There is another Avestan passage found only as a quotation in the apparently out of context Pahlavi commentary under the chapter on Education in Erpatistan. Here is how it has been rendered by Bulsara: … And to (cohabitation) with adulterous ignoble barbarians and those of the worth of death, those of wicked creed we declare to be degrading as (cohabitation) with females of quadrupeds. These (facts) can be manifested from the passage in (the Avesta) “whereof then (is) a woman among “Mazdayasnians” (who) adulterates the (seeds) of Mazdayasnians and the demon-worshipers. (Aerpatastan, Bk I, Chp V, para 9, page). The same is rendered by Prof. Humbach and Prof. Elfenbein as: “It is offence to cohabit with a whore, with a non-Iranian woman, with a Tanapuhr, and with one of evil religion. (I (refers to the writer of the commentary) make reference to whores together with female quadrupeds). They are referred to in the following (Avesta) passage: HE AMONG THE MAZDAIIASNIANS WHOSE WIFE (…?… A WHORE WHO) MIXES THE SEEDS OF BOTH MAZDAIIASNIANS AND DAEUUAIIASNAS. (By cohabiting with) whores (and) women of evil religion Mazdaiiasnian people are disqualified (i.e. (they are) no (longer) qualified; it is evident that both whores and non-Iranians (are referred to).” (Page 90)
It is the above two passages, in fact the latter one, on prostitution which are interpreted by the persons who repeatedly speak and write about interfaith and mutual respect and cooperation between revealed and recognized religions and that none of the followers of these religions are “demon-worshipers” and “dregvants” (followers of Lie) to mean that intermarriage is strictly prohibited, and that intermarriage is an act of adultery and the child an illegitimate product.

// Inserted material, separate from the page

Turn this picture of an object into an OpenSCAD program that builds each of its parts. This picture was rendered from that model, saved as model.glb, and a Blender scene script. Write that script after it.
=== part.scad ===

They have to respond in a scholarly convincing way instead of making a mute statement and then leaving it to the vociferous to raise quite an uproar.

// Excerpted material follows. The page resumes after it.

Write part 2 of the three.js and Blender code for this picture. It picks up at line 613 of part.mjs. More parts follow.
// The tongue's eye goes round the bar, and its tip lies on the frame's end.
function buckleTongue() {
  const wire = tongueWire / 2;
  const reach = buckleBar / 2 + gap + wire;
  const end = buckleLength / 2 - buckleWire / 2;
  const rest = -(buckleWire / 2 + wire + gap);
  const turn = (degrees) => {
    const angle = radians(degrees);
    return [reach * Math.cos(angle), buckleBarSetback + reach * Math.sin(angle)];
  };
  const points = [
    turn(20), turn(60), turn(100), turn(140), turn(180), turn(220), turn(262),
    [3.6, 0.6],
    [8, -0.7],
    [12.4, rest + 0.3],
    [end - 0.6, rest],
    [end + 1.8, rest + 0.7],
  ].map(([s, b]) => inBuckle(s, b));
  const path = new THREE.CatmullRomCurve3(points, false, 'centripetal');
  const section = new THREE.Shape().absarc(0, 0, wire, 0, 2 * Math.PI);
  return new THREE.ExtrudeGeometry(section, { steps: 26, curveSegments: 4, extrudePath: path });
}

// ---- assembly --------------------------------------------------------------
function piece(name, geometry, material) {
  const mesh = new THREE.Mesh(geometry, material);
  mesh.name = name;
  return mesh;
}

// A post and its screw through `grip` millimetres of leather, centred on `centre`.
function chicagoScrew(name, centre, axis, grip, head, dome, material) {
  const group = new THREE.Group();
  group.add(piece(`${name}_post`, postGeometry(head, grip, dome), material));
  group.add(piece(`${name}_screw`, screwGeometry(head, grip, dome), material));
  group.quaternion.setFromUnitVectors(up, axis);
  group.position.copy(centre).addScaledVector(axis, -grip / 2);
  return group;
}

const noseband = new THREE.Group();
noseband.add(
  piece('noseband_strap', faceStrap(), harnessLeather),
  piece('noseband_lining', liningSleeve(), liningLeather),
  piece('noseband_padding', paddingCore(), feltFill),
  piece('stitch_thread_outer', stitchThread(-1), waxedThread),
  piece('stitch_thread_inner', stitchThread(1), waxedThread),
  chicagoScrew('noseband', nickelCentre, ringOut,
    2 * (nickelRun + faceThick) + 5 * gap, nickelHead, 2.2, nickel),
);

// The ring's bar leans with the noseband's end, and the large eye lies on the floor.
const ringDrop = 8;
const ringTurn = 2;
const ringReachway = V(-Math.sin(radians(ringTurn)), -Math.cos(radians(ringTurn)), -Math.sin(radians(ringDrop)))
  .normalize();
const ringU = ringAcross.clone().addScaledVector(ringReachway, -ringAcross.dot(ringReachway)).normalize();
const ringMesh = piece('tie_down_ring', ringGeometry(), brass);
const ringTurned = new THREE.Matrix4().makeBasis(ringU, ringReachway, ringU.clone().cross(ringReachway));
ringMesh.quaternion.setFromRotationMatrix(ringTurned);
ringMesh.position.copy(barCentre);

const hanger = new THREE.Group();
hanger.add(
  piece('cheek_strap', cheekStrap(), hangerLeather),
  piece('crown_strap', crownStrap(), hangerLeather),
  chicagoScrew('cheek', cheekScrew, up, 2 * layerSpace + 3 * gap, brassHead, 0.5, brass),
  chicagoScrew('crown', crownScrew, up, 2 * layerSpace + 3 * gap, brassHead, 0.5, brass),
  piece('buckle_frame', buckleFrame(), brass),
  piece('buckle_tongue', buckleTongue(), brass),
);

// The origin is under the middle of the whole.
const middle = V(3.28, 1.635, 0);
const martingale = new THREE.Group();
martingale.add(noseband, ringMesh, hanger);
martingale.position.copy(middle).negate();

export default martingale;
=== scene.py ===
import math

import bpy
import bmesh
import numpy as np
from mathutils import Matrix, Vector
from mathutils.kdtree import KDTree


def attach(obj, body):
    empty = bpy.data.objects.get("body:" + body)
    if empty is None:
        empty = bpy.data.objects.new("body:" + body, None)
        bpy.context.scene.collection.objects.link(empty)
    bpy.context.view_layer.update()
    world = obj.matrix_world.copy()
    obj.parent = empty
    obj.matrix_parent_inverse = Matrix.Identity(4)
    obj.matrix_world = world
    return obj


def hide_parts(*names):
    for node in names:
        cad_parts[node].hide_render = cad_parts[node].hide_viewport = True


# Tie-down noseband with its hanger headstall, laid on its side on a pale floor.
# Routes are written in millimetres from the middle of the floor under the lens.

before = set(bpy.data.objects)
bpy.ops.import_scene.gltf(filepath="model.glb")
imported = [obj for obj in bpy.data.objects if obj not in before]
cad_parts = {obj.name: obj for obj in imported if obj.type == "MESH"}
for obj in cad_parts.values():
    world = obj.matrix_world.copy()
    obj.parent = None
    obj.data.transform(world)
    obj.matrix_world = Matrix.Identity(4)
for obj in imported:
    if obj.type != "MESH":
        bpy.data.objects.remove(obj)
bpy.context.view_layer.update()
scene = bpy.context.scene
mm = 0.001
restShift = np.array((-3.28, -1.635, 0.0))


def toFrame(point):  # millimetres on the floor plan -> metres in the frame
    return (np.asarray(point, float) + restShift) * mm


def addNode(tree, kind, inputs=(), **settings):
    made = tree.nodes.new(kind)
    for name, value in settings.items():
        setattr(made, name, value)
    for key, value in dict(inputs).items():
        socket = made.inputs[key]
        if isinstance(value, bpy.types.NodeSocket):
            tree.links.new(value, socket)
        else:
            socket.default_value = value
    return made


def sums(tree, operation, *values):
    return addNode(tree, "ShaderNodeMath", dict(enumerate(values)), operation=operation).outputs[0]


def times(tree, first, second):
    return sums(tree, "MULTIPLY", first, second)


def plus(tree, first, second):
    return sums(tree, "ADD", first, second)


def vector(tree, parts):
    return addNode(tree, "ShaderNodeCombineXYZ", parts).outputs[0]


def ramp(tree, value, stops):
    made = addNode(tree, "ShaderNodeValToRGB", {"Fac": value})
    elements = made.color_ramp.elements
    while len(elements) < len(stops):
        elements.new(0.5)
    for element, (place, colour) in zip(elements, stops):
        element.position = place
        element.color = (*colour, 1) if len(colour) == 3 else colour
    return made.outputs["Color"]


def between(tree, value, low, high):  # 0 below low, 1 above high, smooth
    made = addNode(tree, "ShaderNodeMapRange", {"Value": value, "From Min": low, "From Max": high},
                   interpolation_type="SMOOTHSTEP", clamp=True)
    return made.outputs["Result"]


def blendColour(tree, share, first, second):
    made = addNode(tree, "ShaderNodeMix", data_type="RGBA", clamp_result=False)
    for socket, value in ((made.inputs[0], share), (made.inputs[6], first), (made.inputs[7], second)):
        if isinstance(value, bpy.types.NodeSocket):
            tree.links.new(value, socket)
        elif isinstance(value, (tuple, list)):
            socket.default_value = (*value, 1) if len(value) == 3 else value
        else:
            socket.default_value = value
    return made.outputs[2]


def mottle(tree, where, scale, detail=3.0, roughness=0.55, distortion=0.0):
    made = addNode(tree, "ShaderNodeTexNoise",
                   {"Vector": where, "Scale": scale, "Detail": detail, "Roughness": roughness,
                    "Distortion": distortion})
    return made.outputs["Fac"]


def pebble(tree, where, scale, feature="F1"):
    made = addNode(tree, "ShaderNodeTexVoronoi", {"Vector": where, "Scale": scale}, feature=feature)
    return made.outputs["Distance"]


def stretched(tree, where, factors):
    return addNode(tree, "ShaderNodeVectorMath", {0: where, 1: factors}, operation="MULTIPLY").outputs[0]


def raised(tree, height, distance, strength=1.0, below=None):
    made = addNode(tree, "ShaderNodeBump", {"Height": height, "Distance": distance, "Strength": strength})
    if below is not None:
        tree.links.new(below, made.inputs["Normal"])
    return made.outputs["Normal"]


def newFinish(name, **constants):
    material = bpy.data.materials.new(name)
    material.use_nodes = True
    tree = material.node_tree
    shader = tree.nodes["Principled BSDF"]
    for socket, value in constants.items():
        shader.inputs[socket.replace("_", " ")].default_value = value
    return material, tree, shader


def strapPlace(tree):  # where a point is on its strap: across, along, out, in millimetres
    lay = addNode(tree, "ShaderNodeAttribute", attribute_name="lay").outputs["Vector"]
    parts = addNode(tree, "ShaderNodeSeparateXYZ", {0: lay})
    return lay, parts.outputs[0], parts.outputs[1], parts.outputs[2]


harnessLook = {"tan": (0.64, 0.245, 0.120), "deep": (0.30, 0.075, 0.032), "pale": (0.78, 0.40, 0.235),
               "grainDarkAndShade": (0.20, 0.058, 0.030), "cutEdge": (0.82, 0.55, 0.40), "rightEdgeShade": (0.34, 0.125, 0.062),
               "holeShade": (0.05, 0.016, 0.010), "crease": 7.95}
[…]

There is nothing in the Avestan texts that would prohibit and discredit a marriage between a Zarathushtrian and a non-Zarathushtrian. Mixed marriages took place. The Shahnameh has many instances of them and King Vishtaspa, who later chose the Good Religion and helped in spreading it far and wide, is shown to have married a (Roman) Greek princess. All know that the sources of that wonderful record are Pahlavi writings passed on to Ferdowsi by mobeds. Iranian history, particularly from the Achaemenian days down to the Sassanian times, shows that Zarathushtrian kings, chiefs, and definitely following them, other notables married outside. It does not seem to have posed any problem. Otherwise all that was required was a commandment to have declared in clear terms, something to read: “Thou shall neither marry a non-Zoroastrian woman nor marry your woman to a non-Zoroastrian man!” And save all of us the hot, often foul, controversy. There is not a single commandment and not a single report by Iranian and foreign historians regarding the prohibition of mixed marriage. Therefore, all the uproar to stop it comes through twisted translations by 20th century guardians of self-styled “Traditional” Zoroastrianism.
To return to our subject, while the Gathic and other texts use nâiri, genâ, ghnâ for “woman”, the Vendidad is fond of nâirikâ, a diminutive for of nâiri, obviously in a contemptible sense.
Seducing and impregnating a maiden outside marriage was considered a heinous crime. However, the Vendidadic society was broad-minded enough to declare that “if a young woman, belonging to a family or independent (note “independent”), married or not, conceives by a man,” she should not feel ashamed and should not resort to abortion, because “it is murder committed by both the man and the woman.” The man was commanded to support her until the child was born and then support the two for seven years. If he, for obvious reasons, did not, then the community took care of the mother and the child. Generally, old women helped in abortion by means of drugs “which kills the womb … or produces miscarriage.” The scripture also prohibits the use of drugs to stop the issue or shorten the menstruation period. A lengthy period of issue was considered a sickness and the woman is advised to be treated and cured. (Vendidad 15.9-19, 45)
The marriageable age for both the sexes was fifteen years all along. However, while the Gathas show that a woman chose her husband through sound consultations, the Vendidad reveals that it was the father or the brother who gave away the girl to a righteous man seeking wife. (Vendidad 4.45, 14.150)
The Gathic doctrine places man and woman on fully equal status in all religious and social affairs, more than what is observed and practiced in modern “advanced” societies. But the post-Gathic period, particularly when the entire indigenous population of the Plateau was completely assimilated with their age-old-hard-to-die customs, things took a turn. Women were not regarded as high by certain factions of the very late Avestan people. Chronologically the Avesta speaks about her decline in favor of an egocentric man of authority, but never to a revolting degree. Taboos could not rob her of her position. There is not a single sentence in the Avesta that would belittle woman. Even the Vendidad does not make any derogatory remarks about her. She continued to be venerated in all the daily prayers on par with man. And she continued her normal life as nmâno–pathni, the mistress of house.
Whatever the past, time has come to turn to the divine Gathic doctrine to comprehend her true and rightful status. It is direly needed in order to reestablish the “Fellowship of men and women of Zarathushtra … highly regarded by Ahura Mazda” in a progressing world. It proudly and placidly places the Zarathushtrian women ahead of others and that too without resorting to any “liberation” task. The Gathas are the resort. Let us all, men and women, turn to them.